Book reviews in brief September 10, 2015Posted by dolorosa12 in books, reviews.
Tags: aliette de bodard, elizabeth bear, genevieve valentine, karen memory, the girls at the kingfisher club, the house of shattered wings
I read many fabulous books over the past (northern) summer. These three were probably my favourites.
Karen Memory by Elizabeth Bear
I feel like the word ‘romp’ is sometimes overused, but in this case, it’s entirely appropriate. Karen Memory is a standalone novel following the adventures of its titular heroine, who works in a brothel in a fictional, steampunk city in nineteenth-century America. It’s a cheerfully anarchic place, where people’s relationship with the law is complicated, and where compromise, barter, and exchange are necessary in order to survive. Karen, along with the other sex workers at her brothel and various friends, lovers and allies, become caught up in the political intrigue of their town, eventually uncovering a conspiracy of much wider implications. This book was an absolute joy to read. I loved everything about it, from its steampunk setting, to its cast of characters. Karen herself was an enthralling narrator, her perspective a mixture of shrewd cynicism and empathetic kindness. A word of warning: the descriptions of food in this book are many and detailed, so it’s probably wise to read on a full stomach, or with a plate of food to hand!
The House of Shattered Wings by Aliette de Bodard
This was one of my most anticipated books of 2015. Those of you who have been following this blog for a while know that I’m an absolute sucker for books about fallen angels, particularly if those books focus on the angels’ relationship with, and perception of, human beings, and vice versa. Set in a ruin-filled, post-apocalyptic Paris, House of Shattered Wings didn’t disappoint. De Bodard has created a world in which fallen angels band together in aristocratic Houses, battling for control over the city and its inhabitants, while humans attach themselves to the Houses, exchanging their freedom for patronage and a measure of safety. Conspiracies and intrigue ensue.

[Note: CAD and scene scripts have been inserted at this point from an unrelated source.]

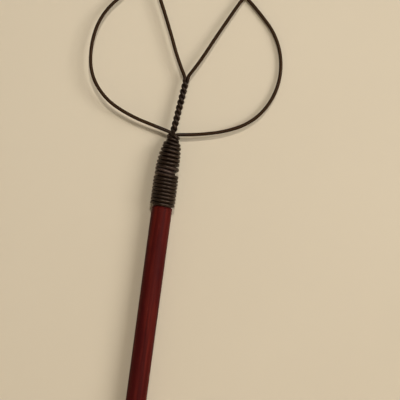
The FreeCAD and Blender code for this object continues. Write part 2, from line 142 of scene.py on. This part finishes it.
def eased(pts, rounds):
    """Takes the small corners out of a line of evenly spaced points, ends kept."""
    p = pts.copy()
    for _ in range(rounds):
        q = p.copy()
        q[1:-1] = 0.25 * p[:-2] + 0.5 * p[1:-1] + 0.25 * p[2:]
        p = q
    return p


# ---------------------------------------------------------------- wires as tube meshes
def tube(name, pts, radius=WIRE, sides=20, cap_start=False, cap_end=False, cut_burr=0.0):
    """A round wire along pts, closed at both ends. A real wire end gets a small chamfer."""
    p = np.array(pts, float)
    t = np.gradient(p, axis=0)
    t /= np.linalg.norm(t, axis=1)[:, None]
    ref = np.array([0.0, 1.0, 0.0]) if abs(t[0][1]) < 0.9 else np.array([1.0, 0, 0])
    u = ref - t[0] * ref.dot(t[0])
    u /= np.linalg.norm(u)
    rings, frames = [], []
    for i in range(len(p)):
        u = u - t[i] * u.dot(t[i])
        u /= np.linalg.norm(u)
        frames.append((u.copy(), np.cross(t[i], u)))
    ang = np.arange(sides) * 2 * math.pi / sides
    rad = np.full(len(p), radius)
    verts, faces = [], []

    def ring(c, f, r, shift=0.0, tt=None):
        c = c + (tt * shift if tt is not None else 0)
        base = len(verts)
        for a in ang:
            verts.append(c + r * (math.cos(a) * f[0] + math.sin(a) * f[1]))
        return base

    order = []
    if cap_start:
        order.append(ring(p[0], frames[0], radius * 0.62))
        order.append(ring(p[0], frames[0], radius * 0.86, 0.16, t[0]))
        order.append(ring(p[0], frames[0], radius, 0.42, t[0]))
        first = 1
        while np.linalg.norm(p[first] - p[0]) < 0.55:
            first += 1
    else:
        first = 0
    last = len(p) - 1
    if cap_end:
        while np.linalg.norm(p[last] - p[-1]) < 0.55:
            last -= 1
    for i in range(first, last + 1):
        order.append(ring(p[i], frames[i], rad[i]))
    if cap_end:
        order.append(ring(p[-1], frames[-1], radius, -0.42, t[-1]))
        order.append(ring(p[-1], frames[-1], radius * 0.86, -0.16, t[-1]))
        order.append(ring(p[-1], frames[-1], radius * 0.62))
    for a, b in zip(order[:-1], order[1:]):
        for k in range(sides):
            j = (k + 1) % sides
            faces.append((a + k, a + j, b + j, b + k))
    verts.append(p[0]); faces += [(len(verts) - 1, order[0] + (k + 1) % sides, order[0] + k) for k in range(sides)]
    verts.append(p[-1]); faces += [(len(verts) - 1, order[-1] + k, order[-1] + (k + 1) % sides) for k in range(sides)]
    v = np.array(verts)
    v[:, 2] += SHOULDER
    mesh = bpy.data.meshes.new(name)
    mesh.from_pydata((v * MM).tolist(), [], faces)
    mesh.validate()
    for poly in mesh.polygons:
        poly.use_smooth = True
    # distance along the wire; nothing uses it
    s = np.concatenate([[0], np.cumsum(np.linalg.norm(np.diff(p, axis=0), axis=1))])
    ob = bpy.data.objects.new(name, mesh)
    bpy.context.scene.collection.objects.link(ob)
    return ob


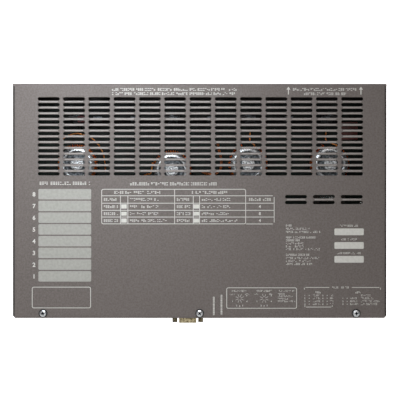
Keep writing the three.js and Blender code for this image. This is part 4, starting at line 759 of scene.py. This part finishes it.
def makeCoverScrew(side, x):
    s, z, bm = coverScrew, cover["holeZ"], bmesh.new()
    makeCrossHead(bm, x, z, s["headBack"], s["headFront"], s["headRadius"], s["turns"][side], *s["recess"])
    length, pitches = s["end"] - s["headBack"] - 0.7, s["threads"]
    thread = [(0, 0.35), (0.9, 0.35)]
    for i in range(pitches):
        y = 0.6 + length * i / pitches
        thread += [(s["shank"], y), (s["shank"] - 0.3, y + length * 0.5 / pitches)]
    thread += [(0.9, length + 0.6), (0, length + 0.68)]
    addLathe(bm, [(r, -y) for r, y in thread], (x, s["headBack"] - 0.35, z), 20)
    piece = putPiece("pan_screw_" + side, "cover_screw_" + side, bm, [zincPlate, recessShadeSteel], 30)
    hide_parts("cover_screw_" + side)


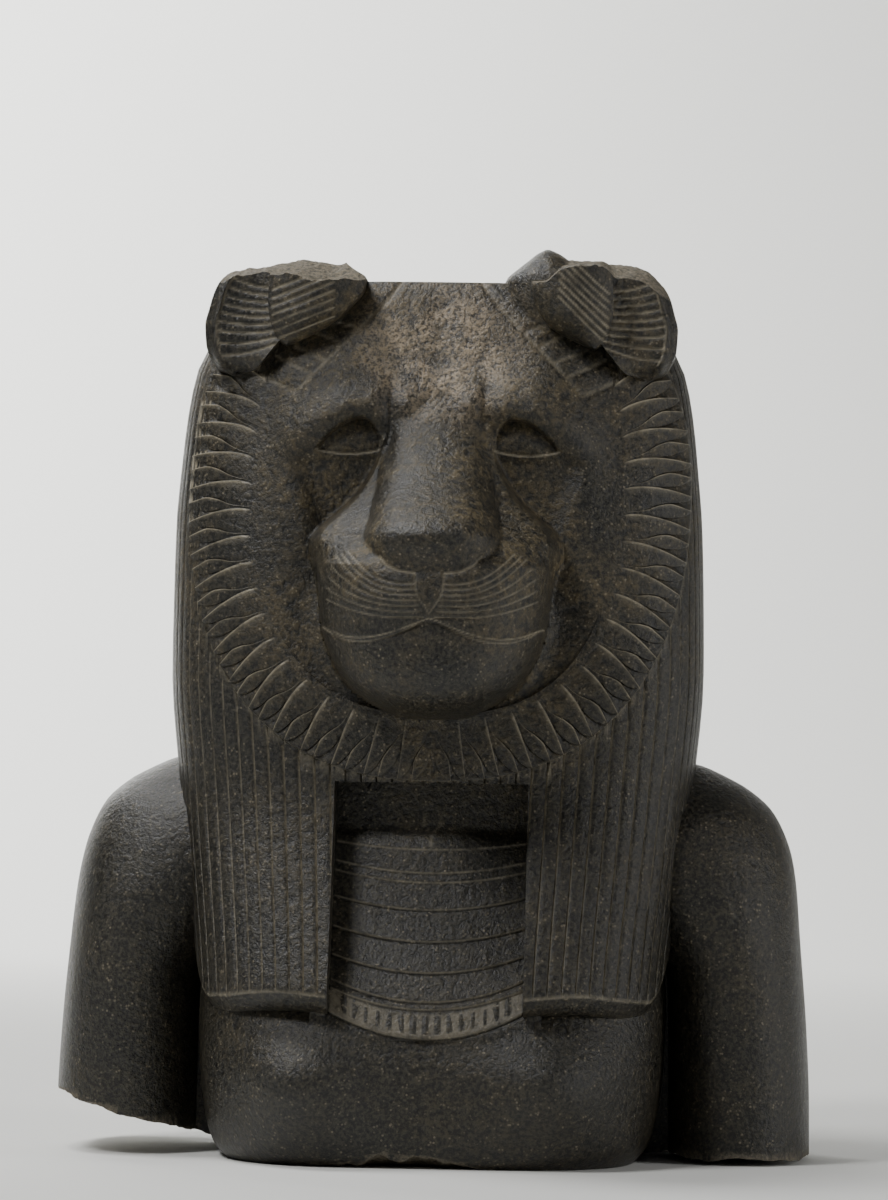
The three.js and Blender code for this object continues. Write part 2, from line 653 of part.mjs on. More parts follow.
// Chips out of the front of the underside.
function baseChips() {
  const surface = grid(2, 10, (v, u, r, c) => {
    const x = mix(-150, 150, u);
    const y = mix(-175, -100, v);
    const wide = 8 * bell(x + 18, 48) + 7 * bell(x - 138, 22) + 8 * bell(x + 142, 14);
    const fade = 1 - ease(-150, -108, y);
    return [x, y, -0.6 + wide * fade * (0.75 + 0.5 * uneven(r, c))];
  });
  const below = surface.map((row) => row.map(([x, y]) => [x, y, -20]));
  return slab(surface, below);
}

// Grooves in the face: mouth, nostrils, the shield above the lip and the strip of blocks by each ear.
function faceGrooves() {
  const cuts = [];
  const mirrored = (line) => [1, -1].map((side) => {
    const turned = line.map(([x, z]) => [side * x, z]);
    return side > 0 ? turned : turned.reverse();
  });
  const mouthHalf = Array.from({ length: 8 }, (_, i) => {
    const u = i / 7;
    return [1 + 73 * u, 364.4 - 13 * Math.sin(Math.PI * 0.82 * u) ** 1.15 + 2 * ease(0.72, 1, u)];
  });
  const nostril = [[10, 394], [21, 395.5], [29, 399.5], [33.5, 405]];
  const shield = [[9.5, 393], [9.2, 384], [6.5, 376.7], [0.5, 367.5]];
  const strip = [[97, 519], [85, 532], [66, 552], [43, 576], [27, 596]];
  const crossings = [[[98, 519], [126, 533]], [[88, 532], [114, 545]], [[77, 541], [99, 550]],
    [[66, 552], [84, 560]], [[56, 563], [70, 567]]];
  mirrored(mouthHalf).forEach((line) => cuts.push(groove(line, faceDepth, 3.6, 2.6)));
  mirrored(nostril).forEach((line) => cuts.push(groove(line, faceDepth, 3, 2)));
  mirrored(shield).forEach((line) => cuts.push(groove(line, faceDepth, 2.4, 1.6)));
  mirrored(strip).forEach((line) => cuts.push(groove(line, faceDepth, 2.6, 1.6)));
  crossings.forEach((line) => mirrored(line).forEach((one) => cuts.push(groove(one, faceDepth, 2.6, 1.8))));
  return union(cuts);
}

const head = makeWig()
  .subtract(facePocket())
  .subtract(box([-lappetInner, -300, 60], [lappetInner, -40, 256]))
  .add(makeMane())
  .add(makeFace().subtract(union([eyeSocket(1), eyeSocket(-1)])).add(union([eyeball(1), eyeball(-1)])))
  .subtract(faceGrooves());
const ears = union([makeEar(-1), makeEar(1), makeKnob()]);
const arms = union([
  union([makeArm(-1), armWeb(-1)]).subtract(armBreak(-1, 4, 48)),
  union([makeArm(1), armWeb(1)]).subtract(armBreak(1, 5, 4)),
]);
const pillar = box([-pillarHalfWidth, 60, 0], [pillarHalfWidth, pillarBack, pillarTop]);
const bust = union([head, ears, makeTorso(), makeCollar(), arms, pillar]).subtract(baseChips());

const cut = bust.getMesh();
const geometry = new THREE.BufferGeometry();
geometry.setAttribute('position', new THREE.Float32BufferAttribute(cut.vertProperties, 3));
geometry.setIndex([...cut.triVerts]);
geometry.computeBoundingBox();
const limits = geometry.boundingBox;
geometry.translate(-(limits.min.x + limits.max.x) / 2, -(limits.min.y + limits.max.y) / 2, -limits.min.z);

const stone = new THREE.MeshStandardMaterial({ color: 0x3a3632, roughness: 0.42, metalness: 0 });
const mesh = new THREE.Mesh(geometry, stone);
mesh.name = 'bust';
mesh.castShadow = true;
mesh.receiveShadow = true;

const model = new THREE.Group();
model.name = 'stone_bust';
model.add(mesh);

export default model;
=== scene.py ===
import math

import bpy
import numpy as np
from mathutils import Matrix, Vector, kdtree


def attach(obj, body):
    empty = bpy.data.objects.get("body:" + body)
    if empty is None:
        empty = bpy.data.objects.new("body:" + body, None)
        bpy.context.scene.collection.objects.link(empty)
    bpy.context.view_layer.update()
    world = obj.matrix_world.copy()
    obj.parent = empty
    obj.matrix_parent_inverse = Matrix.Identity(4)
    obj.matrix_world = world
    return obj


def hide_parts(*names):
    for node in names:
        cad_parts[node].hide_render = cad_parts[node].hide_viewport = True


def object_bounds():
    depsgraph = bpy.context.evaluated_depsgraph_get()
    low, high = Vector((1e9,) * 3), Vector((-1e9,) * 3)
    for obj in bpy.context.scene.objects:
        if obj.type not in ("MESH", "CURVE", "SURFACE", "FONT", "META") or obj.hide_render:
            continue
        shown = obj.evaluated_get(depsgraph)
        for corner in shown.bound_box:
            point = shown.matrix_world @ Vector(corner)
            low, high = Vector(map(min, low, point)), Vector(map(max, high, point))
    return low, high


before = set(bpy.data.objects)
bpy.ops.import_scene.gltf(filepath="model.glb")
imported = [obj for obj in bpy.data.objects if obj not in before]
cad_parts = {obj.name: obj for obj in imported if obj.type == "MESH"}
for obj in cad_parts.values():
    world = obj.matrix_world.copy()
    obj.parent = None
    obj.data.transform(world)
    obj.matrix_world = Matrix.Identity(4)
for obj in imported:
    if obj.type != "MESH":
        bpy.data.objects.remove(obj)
cadLow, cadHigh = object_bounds()
print("frame loaded", [round(v, 3) for v in cadLow], [round(v, 3) for v in cadHigh])

mm = 0.001
flatArea = 150 * mm * mm   # a face larger than this belongs to a flat side
scene = bpy.context.scene

# the carving is laid out in millimetres with depth meaning -Y, and moved into the frame at the end
pillar = {"halfWidth": 65, "front": 60, "back": 200, "top": 575, "wornEdge": 2.5}
intoFrame = Matrix.Translation((0, cadHigh[1] - pillar["back"] * mm, 0))


# small maths shared by every part of the carving
def along(table, at):
    xs = np.array([row[0] for row in table], float)
    ys = np.array([row[1] for row in table], float)
    at = np.clip(np.asarray(at, float), xs[0], xs[-1])
    slopes = np.diff(ys) / np.diff(xs)
    before, after = slopes[:-1], slopes[1:]
    both = before * after > 0
    inner = np.where(both, 2 * before * after / np.where(both, before + after, 1), 0)
    tangents = np.concatenate([[slopes[0]], inner, [slopes[-1]]])
    i = np.clip(np.searchsorted(xs, at, side="right") - 1, 0, len(slopes) - 1)
    span = xs[i + 1] - xs[i]
    t = (at - xs[i]) / span
    rise = t * t * (3 - 2 * t)
    bend = span * t * (1 - t) * ((1 - t) * tangents[i] - t * tangents[i + 1])
    return ys[i] + (ys[i + 1] - ys[i]) * rise + bend


def mix(a, b, t):
    return a + (b - a) * t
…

One potential weakness in stories that draw on Christian eschatological traditions is that they end up either ignoring or dismissing other religious beliefs altogether, or inadvertently implying that these are secondary to, or superseded by, Christian beliefs. De Bodard avoids falling into this trap, and other religious beliefs, and supernatural figures from non-Christian spiritual traditions site beside those of Christianity and interact with them in various ways. Likewise, France’s colonial legacy, and the dehumanising effect it has on colonised people plays a major role in the story.
Although I would’ve liked to have spent just a bit more time with some characters we only meet briefly (Ninon is a character whose story I would really like to know), The House of Shattered Wings definitely lived up to my expectations, and I’m looking forward to de Bodard’s next works set in this fictional world.
The Girls at the Kingfisher Club by Genevieve Valentine
This is a retelling of the fairytale of the Twelve Dancing Princesses, set in Prohibition-era New York. The original twelve princesses are reimagined as twelve spirited sisters, who are barred from leaving the house by their abusive, status-obsessed, miserly father, and sneak out to dance the night away in speakeasies. The network of underground clubs and secret bars – and the people who run it – become a refuge from the oppressive confines of the sisters’ miserable home life, a place where they can dance in joy and freedom.
Having a cast of twelve sisters to juggle could have been difficult to handle, but Valentine manages it deftly, with each sister’s personality sharply realised and vividly distinct. My favourite was Jo, the oldest, nicknamed ‘The General’ by her siblings for her tendency to run their illicit outings like military campaigns, always aware of her sisters’ locations and able to swoop in to protect them or hustle them out of dangerous situations at a minute’s notice.
Fairytale retellings are tricky to do well, but Valentine has created something rich and beautiful out of the bare bones of the original tale, a story that celebrates the strength of sisters and the power of the bonds between them.